Bir tatlı huzur almaya geldik...

Unutmayın, huzur yayılır. Tıpkı bir lavanta kokusu gibi. Önce yakınınızdakine, sonra tüm iş yerine… Bu kokunun en büyük yayıcısı sabahları içtenlikle ekibini güler yüzle selamlayan liderler/şirket sahipleridir.

 

 

İş yerleri sadece üretim, hizmet ya da kazanç sağlama alanları değildir. Aynı zamanda insanların günlerinin büyük kısmını geçirdiği, birlikte düşündüğü, ürettiği, tükettiği ve bazen de tükendiği sosyal alanlardır. Bu yüzden huzurlu bir iş ortamı, sadece çalışanların mutluluğunu değil, kurumun sürdürülebilir başarısını da doğrudan etkiler.

Peki, iş yerinde huzur nasıl kokar?

Gerçekten bir 'huzur aroması’ oluşturmak mümkün mü?

MEKÂNSAL AROMA: ORTAMIN DİLİ

Huzur, önce mekânla başlar. Dağınık, karanlık, havasız ve ses kirliliği içeren ofislerde huzur değil stres yayılır. Aşağıdaki unsurlar huzurun mekânsal temellerini oluşturur:

Doğal ışık alan, iyi havalandırılan çalışma alanları Bitkilerle yeşillendirilmiş köşeler Gürültüden uzak ya da ses yalıtımı sağlanmış odalar Ortama uygun ve yumuşak kokular (örneğin lavanta, bergamot, limon otu) Temiz, sade ve ergonomik tasarım,

İnsanlar bir mekânı severse güzelleşir zaten… Mekânın dili, çalışanlara değer verildiğini fısıldamalıdır.

DUYGUSAL ARAMA: İLİŞKİLERDE ŞEFFAFLIK VE SAYGI

Bir işyerinde en yoğun kokuyu ilişkiler yayar. Yöneticiler, ekip arkadaşları, müşteriler… Her biri duygusal atmosferin belirleyicisidir. Huzur, şu davranışlarla beslenir:

Açık İletişim: Dedikodu değil doğrudan konuşma kültürü Saygı: Her fikir/renk kıymetlidir; unvanlar değil insanlar konuşur Takdir/Teşekkür Kültürü: Küçük teşekkürler, büyük motivasyon yaratır Adalet Duygusu: Kararların tutarlılığı ve şeffaflığı güveni artırır

Zor zamanlarda bile iletişimin tonu yıkıcı değil yapıcı olduğunda, işyerinin kokusu taze kalır.

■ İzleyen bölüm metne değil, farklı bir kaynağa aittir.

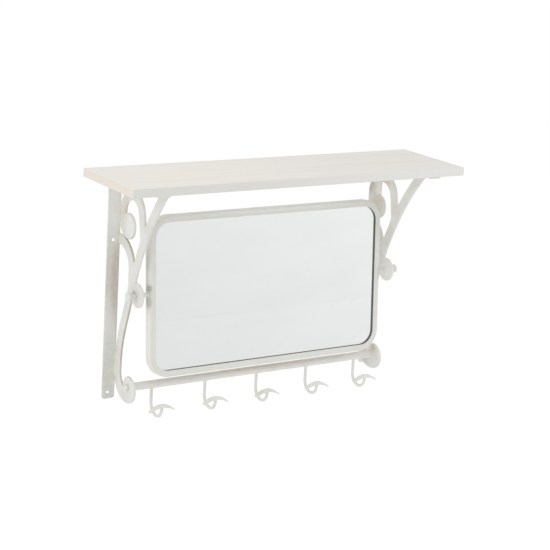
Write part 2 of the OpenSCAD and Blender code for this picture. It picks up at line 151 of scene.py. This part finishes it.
STAIN_SHAKE = 0.006  # metres that a stain's rim wanders
STAIN_FADE = 0.7  # share of a stain's reach over which it fades out
STAIN_COVER = 0.7  # how far a stain hides the paint where it breaks up

# Sockets of the Mix node when it mixes colours
MIX_FACTOR, MIX_A, MIX_B, MIX_RESULT = 0, 6, 7, 2


class Value:
    """A shader socket that takes part in arithmetic, each operator adding its Math node."""

    def __init__(self, nodes, socket):
        self.nodes = nodes
        self.socket = socket

    def __add__(self, other):
        return self.nodes.math("ADD", self, other)

    def __sub__(self, other):
        return self.nodes.math("SUBTRACT", self, other)

    def __rsub__(self, other):
        return self.nodes.math("SUBTRACT", other, self)

    def __mul__(self, other):
        return self.nodes.math("MULTIPLY", self, other)

    __radd__ = __add__
    __rmul__ = __mul__


class Nodes:
    """A node tree and the calls that add nodes to it."""

    def __init__(self, tree):
        self.tree = tree
        tree.nodes.clear()

    def plug(self, target, value):
        """Sets a socket to a number, colour or vector, or links it to another socket."""
        if isinstance(value, Value):
            self.tree.links.new(value.socket, target)
        elif target.type == "RGBA" and len(value) == 3:
            target.default_value = (*value, 1.0)
        else:
            target.default_value = value

    def node(self, kind, settings=None, sockets=None, out=0):
        """Any node: its settings are set first, then its sockets."""
        made = self.tree.nodes.new("ShaderNode" + kind)
        for key, setting in (settings or {}).items():
            setattr(made, key, setting)
        for key, value in (sockets or {}).items():
            self.plug(made.inputs[key], value)
        return Value(self, made.outputs[out]) if made.outputs else made

    def math(self, operation, *values):
        """A Math node."""
        return self.node("Math", {"operation": operation}, dict(enumerate(values)))

    def vector(self, operation, *values, out=0):
        """A Vector Math node. Out is 0 for its vector and 1 for its number."""
        return self.node("VectorMath", {"operation": operation}, dict(enumerate(values)),
                         out)

    def mix(self, factor, a, b):
        """Colour a where factor is 0, colour b where it is 1."""
        return self.node("Mix", {"data_type": "RGBA"},
                         {MIX_FACTOR: factor, MIX_A: a, MIX_B: b}, MIX_RESULT)

    def between(self, value, low, high):
        """0 below low, 1 above high, smooth in between."""
        return self.node("MapRange", {"interpolation_type": "SMOOTHSTEP"},
                         {"Value": value, "From Min": low, "From Max": high})

    def seen(self):
        """1 for the rays of the camera, of gloss and of clear glass."""
        camera, gloss, clear = (
            self.node("LightPath", out=kind)
            for kind in ("Is Camera Ray", "Is Glossy Ray", "Is Transmission Ray")
        )
        return self.math("MAXIMUM", self.math("MAXIMUM", camera, gloss), clear)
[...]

ZİHİNSEL AROMA: ANLAM VE AMAÇ

Sadece ne yaptığımız değil, neden yaptığımız da huzuru belirler. Çalışanlar, bir makinenin parçası değil, bir fikrin taşıyıcısı olmak ister. Bunun için:

Vizyon ve değerlerin net olması Her çalışanın bu vizyona katkısının bilinmesi Öğrenme ve gelişime imkân tanınması Kurum kültürünün “rekabet değil katkı” odaklı olması gerekir.

İnsan, anlam bulduğu yerde kök salar. İşyerinde bu anlam, zihinsel dinginliği ve huzuru besler.

RİTÜEL AROMA: KÜÇÜK DOKUNUŞLAR  

İşyerinde huzurun sürdürülebilir olması için bazı ritüeller gereklidir. Bunlar “koku sabitleyici” işlevi görür. Bir iş yerinde kültür varsa o iş yerinde seromoniler, ritüeller mutlaka vardır. Bayramlaşma da bir ritüeldir, inanç tazeleyen her türlü buluşmalar da…

Haftalık kısa kahve sohbetleri Ayda bir açık kürsü uygulamaları Doğum günü, başarı veya yıl dönümlerini kutlama gelenekleri Sessiz saatler veya dikkat blokları Gönüllülük ya da sosyal sorumluluk aktiviteleri İlişkilerde samimiyet...

Bu küçük dokunuşlar, çalışanların sadece bedenini değil ruhunu da işe getirir.

SONUÇ: HUZUR BİR POLİTİKADIR

Huzur, rastlantısal değil bilinçli bir tercihtir. İşyerinde huzur aroması oluşturmak için mekânsal, duygusal, zihinsel ve ritüel katmanlarda bütünsel bir yaklaşım gerekir. Yöneticiler için huzur politikası, çalışanlar içinse bağlılık ve üretkenlik kaynağıdır.